Более же всего ликовал француз. Франция, наголову разбитая в 1940-м и пребывавшая в глубочайшем унижении, восприняла Сталинград как источник надежды (выяснилось, что небезосновательной) на восстановление величия. Опять же французы усмотрели глубокий символизм в том, что части вермахта, в 1940 году бравшие Париж, составили костяк 6-й армии, уничтоженной на Волге: «Русские отомстили за Париж. Русские мстят за Францию!» И во Франции доселе есть 167 городских топонимов со словом «Сталинград».

Впрочем, с французом был солидарен и начальник германского Генштаба генерал-полковник Цайтцлер, который после окружения немецких войск под Сталинградом предрек судьбу кампании (если он, конечно, в послевоенных мемуарах не преувеличивал свою смелость и дальновидность): «Мой фюрер, оставить 6-ю армию в Сталинграде — преступление. Это означает гибель или пленение четверти миллиона человек. Вызволить их из этого котла будет уже невозможно, а потерять такую огромную армию — значит сломать хребет всему Восточному фронту».

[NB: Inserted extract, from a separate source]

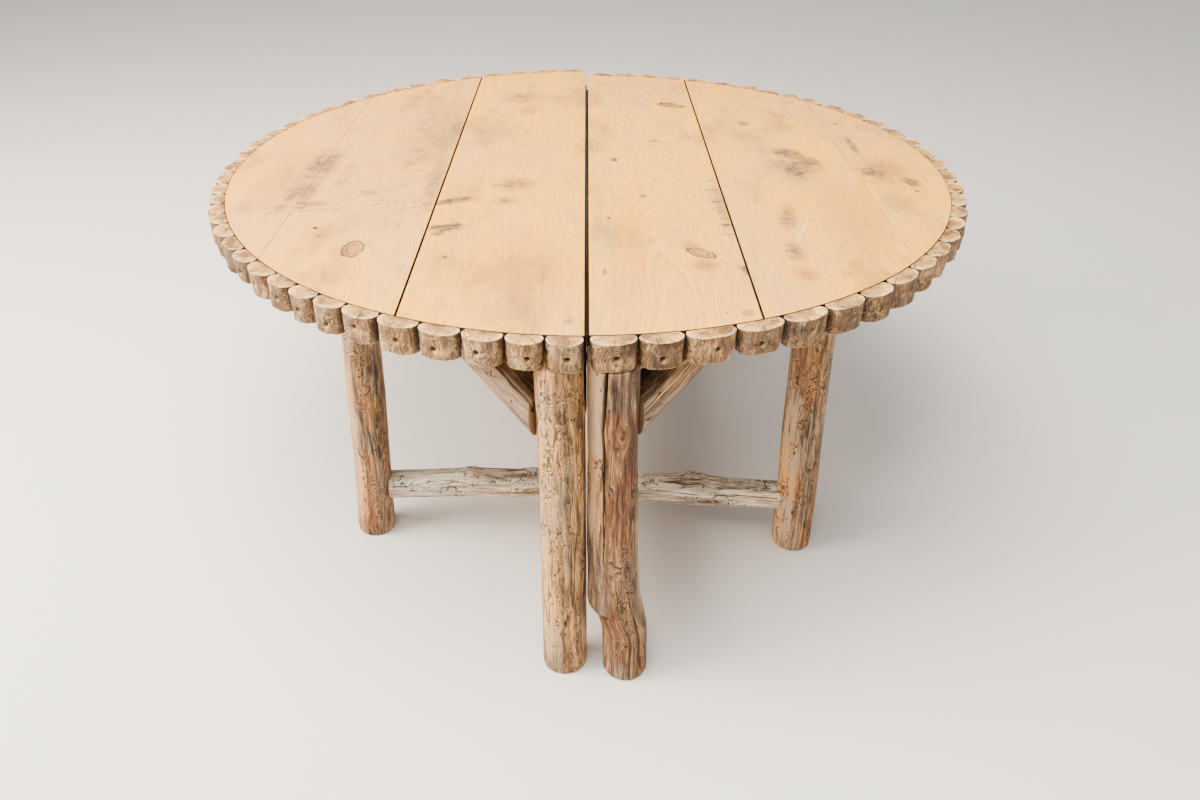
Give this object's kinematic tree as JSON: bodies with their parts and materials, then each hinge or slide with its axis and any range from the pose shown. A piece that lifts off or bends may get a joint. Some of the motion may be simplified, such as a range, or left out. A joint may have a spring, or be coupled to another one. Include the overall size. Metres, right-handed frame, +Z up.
{
  "type": "dining table",
  "caption": "Round rustic dining table in two free-standing halves, with peeled log legs, log stretchers and braces, and a pale board top ringed by half-log slices.",
  "frame": {"origin": "on the floor, under the middle of the table's bounding box", "axes": "+X towards the right half, +Y towards the back edge and away from the viewer, +Z up"},
  "size_m": [1.7212, 1.7867, 0.74],
  "materials": {
    "top_boards": "satin",
    "edge_slices": "satin",
    "peeled_logs": "satin",
    "sawn_rails": "matte"
  },
  "bodies": {
    "left_half": {"left_inner_board": "top_boards", "left_middle_board": "top_boards", "left_outer_board": "top_boards", "left_front_slices": "edge_slices", "left_back_slices": "edge_slices", "left_flat_side_rail": "sawn_rails", "left_gap_cleat": "sawn_rails", "left_front_batten": "sawn_rails", "left_back_batten": "sawn_rails", "left_long_stretcher": "peeled_logs", "left_front_cross_stretcher": "peeled_logs", "left_back_cross_stretcher": "peeled_logs", "left_front_center_leg": "peeled_logs", "left_back_center_leg": "peeled_logs", "left_front_side_leg": "peeled_logs", "left_back_side_leg": "peeled_logs", "left_front_side_brace": "peeled_logs", "left_back_side_brace": "peeled_logs", "left_front_inner_brace": "peeled_logs", "left_back_inner_brace": "peeled_logs"},
    "right_half": {"right_inner_board": "top_boards", "right_middle_board": "top_boards", "right_outer_board": "top_boards", "right_front_slices": "edge_slices", "right_back_slices": "edge_slices", "right_flat_side_rail": "sawn_rails", "right_gap_cleat": "sawn_rails", "right_front_batten": "sawn_rails", "right_back_batten": "sawn_rails", "right_long_stretcher": "peeled_logs", "right_front_cross_stretcher": "peeled_logs", "right_back_cross_stretcher": "peeled_logs", "right_front_center_leg": "peeled_logs", "right_back_center_leg": "peeled_logs", "right_front_side_leg": "peeled_logs", "right_back_side_leg": "peeled_logs", "right_front_side_brace": "peeled_logs", "right_back_side_brace": "peeled_logs", "right_front_inner_brace": "peeled_logs", "right_back_inner_brace": "peeled_logs"}
  },
  "joints": [
    {"name": "halves_apart", "type": "slide", "parent": "left_half", "child": "right_half", "axis": [1, 0, 0], "range_m": [0, 0.4]}
  ]
}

Хотя 2 февраля 1943-го хребет был еще не сломан. Немец и после Сталинграда был силен. В марте 1943 года последовал контрудар фельдмаршала Манштейна, отобравшего назад Харьков и Белгород. Затем была битва на Курской дуге, исход которой не был предрешен.

Настоящее безостановочное отступление вермахта — «Вспомним, как русская сила солдатская Немца на запад гнала» — началось лишь в конце лета. Именно тогда в Москве прозвучал первый артиллерийский салют: «Наши войска овладели городом Белгородом! Наши войска овладели городом Орлом!» И так далее — вплоть до Берлина. На что потребовалось (тоже не будем забывать) почти два года.

А еще в ноябре 1942-го состоялась беседа фюрера с тем же начальником Генштаба. Фюрер считал, что обстановку в кольце коренным образом изменит ввод в бой новых тяжелых танков «Тигр». «Возбужденный, с горящими глазами, Гитлер пытался заразить меня своим энтузиазмом. Казалось, он жаждал моего одобрения. Я сказал: «Разумеется, танки «Тигр» имеют высокие боевые качества, и от них можно ожидать многого. Но мы не знаем, как они будут действовать в условиях русской зимы. К тому же они еще не были испытаны в бою. До сих пор в первых боях у новых видов оружия неожиданно обнаруживались дефекты, ликвидация которых надолго затягивалась. Поэтому мы не можем рассчитывать, что «Тигр» с самого начала будет на 100 процентов удовлетворительным. Кроме того, «Тигров» еще недостаточно».

Если заменить «Тигра» на «Леопарда», то беседа как будто происходит накануне в бункере укрофюрера. Есть подозрение, что аналогия сохранится и в дальнейшем.